Each line from the one containing "checks and files" through the one containing "obj.matrix_parent_inverse = Matrix.Identity(4)" must be echoed exactly, endpoints included, and every other line omitted.

▶ DATA ROWS

_ _ _ _

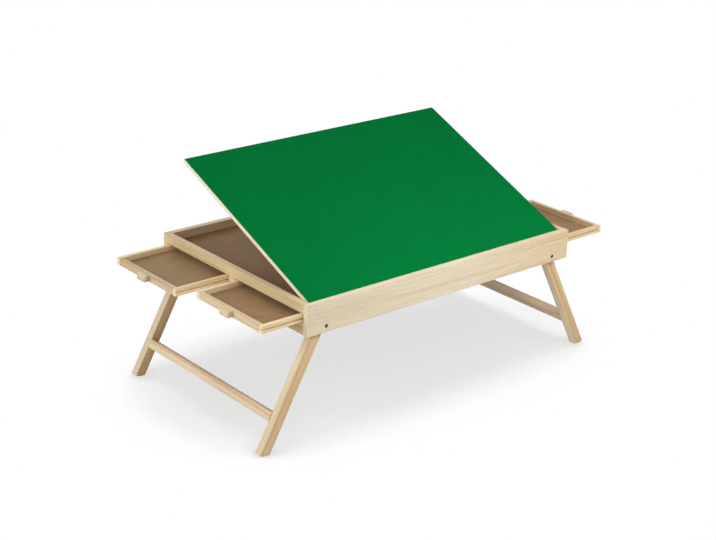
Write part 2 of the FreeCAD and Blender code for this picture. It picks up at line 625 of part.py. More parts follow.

_ _ _ _

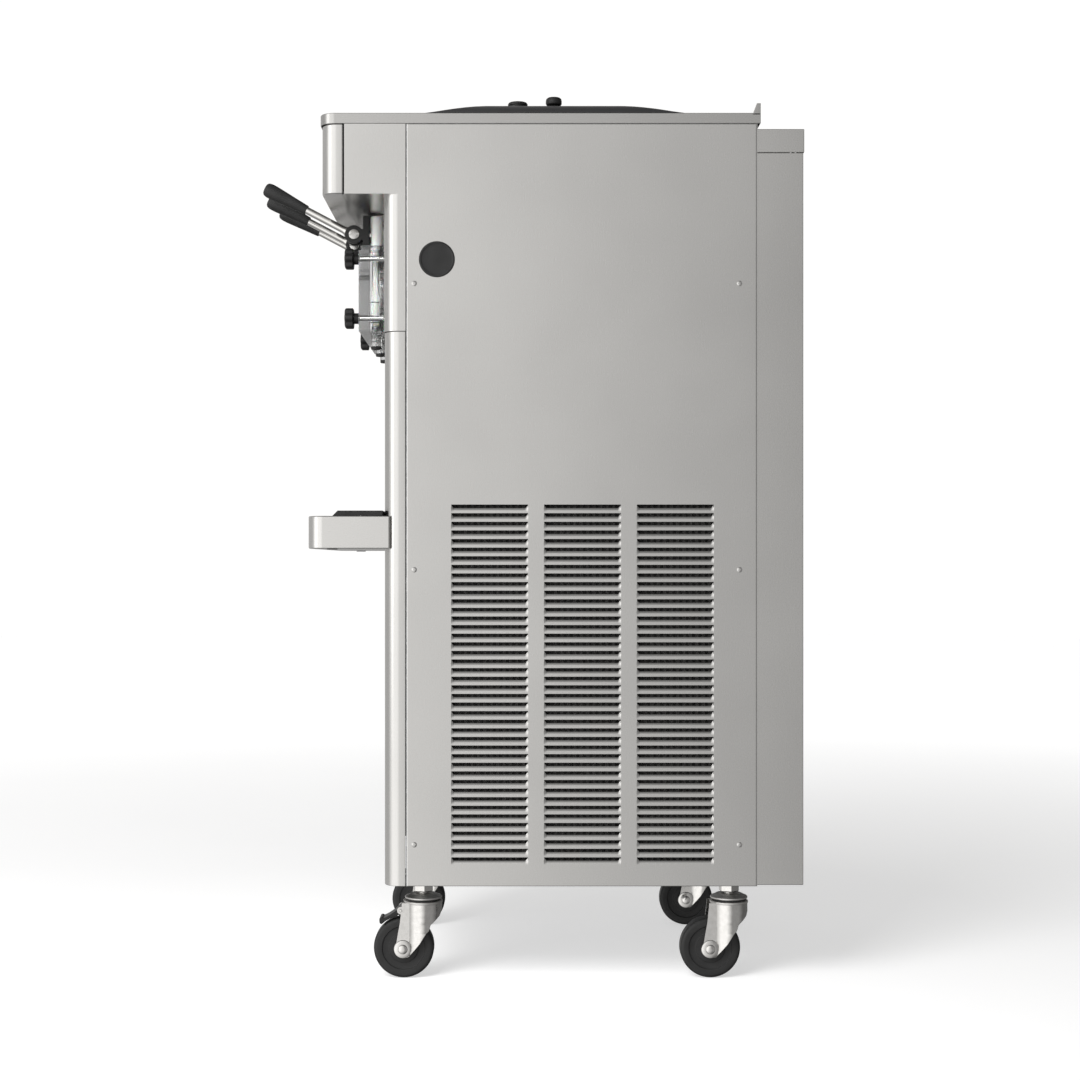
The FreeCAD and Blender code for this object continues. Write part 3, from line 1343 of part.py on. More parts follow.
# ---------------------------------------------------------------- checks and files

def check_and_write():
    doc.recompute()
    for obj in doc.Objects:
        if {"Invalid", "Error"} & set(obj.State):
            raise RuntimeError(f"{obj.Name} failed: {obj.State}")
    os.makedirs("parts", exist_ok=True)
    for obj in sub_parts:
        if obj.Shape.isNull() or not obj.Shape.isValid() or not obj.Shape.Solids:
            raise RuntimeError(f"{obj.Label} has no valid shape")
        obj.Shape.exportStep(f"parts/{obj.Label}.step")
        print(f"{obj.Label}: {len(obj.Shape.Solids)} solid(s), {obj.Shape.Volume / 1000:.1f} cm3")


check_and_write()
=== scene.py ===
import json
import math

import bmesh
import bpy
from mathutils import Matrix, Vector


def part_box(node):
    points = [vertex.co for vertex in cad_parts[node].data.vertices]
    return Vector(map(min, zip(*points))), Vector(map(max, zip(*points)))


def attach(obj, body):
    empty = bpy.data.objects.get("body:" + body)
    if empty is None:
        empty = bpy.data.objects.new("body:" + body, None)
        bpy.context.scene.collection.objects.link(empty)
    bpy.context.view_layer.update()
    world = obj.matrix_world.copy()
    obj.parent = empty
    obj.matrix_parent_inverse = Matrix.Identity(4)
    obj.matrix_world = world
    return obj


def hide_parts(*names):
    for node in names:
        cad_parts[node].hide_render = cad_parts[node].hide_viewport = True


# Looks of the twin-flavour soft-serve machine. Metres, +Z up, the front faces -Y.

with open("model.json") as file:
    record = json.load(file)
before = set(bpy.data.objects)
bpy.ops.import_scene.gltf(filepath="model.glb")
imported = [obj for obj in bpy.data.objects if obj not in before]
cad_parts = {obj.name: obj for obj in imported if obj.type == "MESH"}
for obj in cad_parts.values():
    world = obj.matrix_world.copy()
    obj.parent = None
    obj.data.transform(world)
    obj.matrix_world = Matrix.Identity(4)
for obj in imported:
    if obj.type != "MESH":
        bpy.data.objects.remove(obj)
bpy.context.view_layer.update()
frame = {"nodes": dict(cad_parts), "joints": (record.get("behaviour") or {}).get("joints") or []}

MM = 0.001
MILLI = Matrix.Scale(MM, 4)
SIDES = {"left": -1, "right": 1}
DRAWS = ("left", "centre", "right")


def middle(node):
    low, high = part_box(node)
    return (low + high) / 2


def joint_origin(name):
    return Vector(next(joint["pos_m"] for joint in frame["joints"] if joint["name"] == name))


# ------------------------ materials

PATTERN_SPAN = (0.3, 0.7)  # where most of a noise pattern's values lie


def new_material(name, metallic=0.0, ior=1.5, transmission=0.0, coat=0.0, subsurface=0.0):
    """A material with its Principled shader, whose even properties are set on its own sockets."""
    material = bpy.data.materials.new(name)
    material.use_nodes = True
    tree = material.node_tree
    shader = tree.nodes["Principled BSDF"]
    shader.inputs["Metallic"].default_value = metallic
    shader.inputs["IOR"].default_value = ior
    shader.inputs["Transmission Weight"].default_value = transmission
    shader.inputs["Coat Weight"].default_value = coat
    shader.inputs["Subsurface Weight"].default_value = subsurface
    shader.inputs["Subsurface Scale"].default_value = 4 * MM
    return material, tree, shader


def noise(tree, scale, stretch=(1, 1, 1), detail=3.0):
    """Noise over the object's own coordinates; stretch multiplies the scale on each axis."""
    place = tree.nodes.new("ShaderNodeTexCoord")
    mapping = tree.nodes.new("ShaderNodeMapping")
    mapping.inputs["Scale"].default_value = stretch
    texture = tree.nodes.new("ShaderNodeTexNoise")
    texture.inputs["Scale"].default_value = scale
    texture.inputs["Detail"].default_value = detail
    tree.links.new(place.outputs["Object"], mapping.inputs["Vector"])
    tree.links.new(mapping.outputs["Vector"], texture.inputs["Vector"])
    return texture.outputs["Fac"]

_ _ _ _

▶ EXERCISE RESPONSE
# ---------------------------------------------------------------- checks and files

def check_and_write():
    doc.recompute()
    for obj in doc.Objects:
        if {"Invalid", "Error"} & set(obj.State):
            raise RuntimeError(f"{obj.Name} failed: {obj.State}")
    os.makedirs("parts", exist_ok=True)
    for obj in sub_parts:
        if obj.Shape.isNull() or not obj.Shape.isValid() or not obj.Shape.Solids:
            raise RuntimeError(f"{obj.Label} has no valid shape")
        obj.Shape.exportStep(f"parts/{obj.Label}.step")
        print(f"{obj.Label}: {len(obj.Shape.Solids)} solid(s), {obj.Shape.Volume / 1000:.1f} cm3")


check_and_write()
=== scene.py ===
import json
import math

import bmesh
import bpy
from mathutils import Matrix, Vector


def part_box(node):
    points = [vertex.co for vertex in cad_parts[node].data.vertices]
    return Vector(map(min, zip(*points))), Vector(map(max, zip(*points)))


def attach(obj, body):
    empty = bpy.data.objects.get("body:" + body)
    if empty is None:
        empty = bpy.data.objects.new("body:" + body, None)
        bpy.context.scene.collection.objects.link(empty)
    bpy.context.view_layer.update()
    world = obj.matrix_world.copy()
    obj.parent = empty
    obj.matrix_parent_inverse = Matrix.Identity(4)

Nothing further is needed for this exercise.